|
|
|
|
|
by cultus
2732 days ago
|
|
I notice this doesn't mention hinge loss, which is by far the simpler way of arriving at the SVM. Hinge loss is just max(0, 1- t*y), where y is the output of the linear model and t = +-1 is the label. Thus, it takes the common-sense approach of not penalizing losses that are far enough away from the decision boundary, and penalizing linearly after that. An SVM is literally just a linear model with hinge loss instead of log loss (logistic regression) or squared loss (ordinary linear regression) in primal form. For apparently historical reasons, it is usually derived from the "hard-margin" SVM in dual form, motivating with trying to maximize the margin.
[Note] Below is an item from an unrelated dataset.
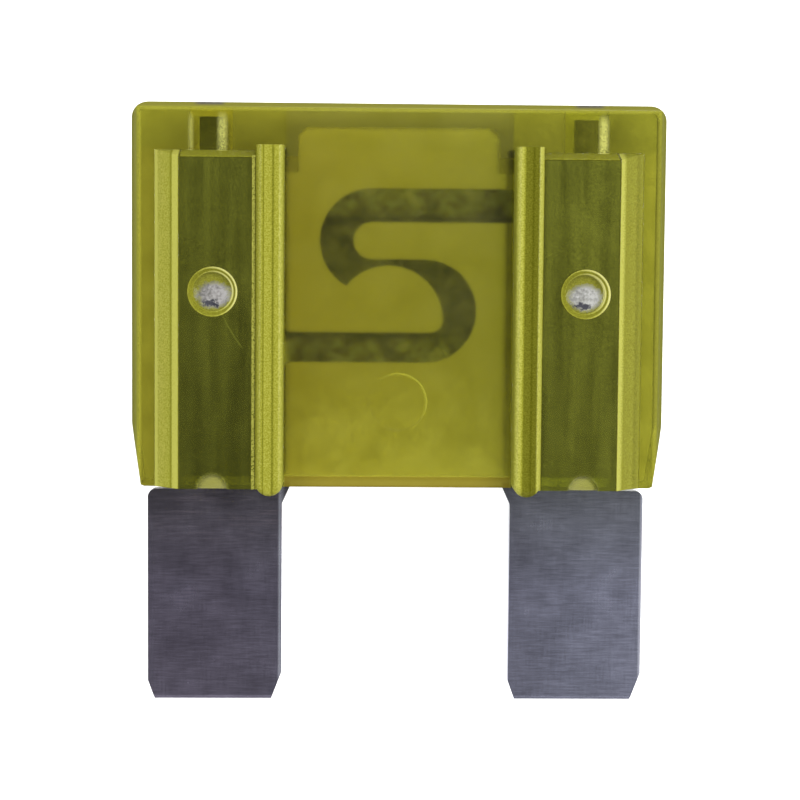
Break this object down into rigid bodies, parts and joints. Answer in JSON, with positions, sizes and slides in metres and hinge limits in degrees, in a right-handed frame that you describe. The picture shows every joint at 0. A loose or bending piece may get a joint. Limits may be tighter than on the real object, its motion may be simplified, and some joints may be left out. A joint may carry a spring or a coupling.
{
  "type": "automotive blade fuse",
  "caption": "Large automotive blade fuse: translucent yellow moulded housing with a stamped zinc strip, flat blades and an S-shaped fuse link seen through the window.",
  "frame": {"origin": "middle of the outline seen from the front, on the surface that the rear ribs lie on", "axes": "+X across the blades to the right in the front view, +Y from the blade tips to the top of the housing, +Z out of the front face, up as the fuse lies"},
  "size_m": [0.0292, 0.0334, 0.0086],
  "materials": {
    "housing_plastic": "glossy translucent amber-yellow moulding",
    "zinc_strip": "dull stamped zinc alloy with fine scratches"
  },
  "bodies": {
    "root": {"housing": "housing_plastic", "fuse_element": "zinc_strip"}
  },
  "joints": []
}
This is complicated and not very intuitive. This also causes people to conflate the kernel trick and the dual form, while in fact they have nothing to do with each other. You can use the kernel trick in primal svm just fine. Stochastic gradient descent can also be used for primal methods, while it doesn't work in the dual. That makes it much faster for large problems than the dual. |
|
Once you realize that a linear SVM isn’t very different from logistic regression, it starts to all make sense (at least it did for me).
Key insight of the hinge-loss: once something is classified correctly beyond the margin, it incurs a loss of zero.
Now, Something fun to think about. Draw the hinge loss. Now draw the ReLU (which is found all over the place in CNNs). Now thing about L1-regularization (which was used to induce sparsity in compressed sensing). They are more similar in form than you would think.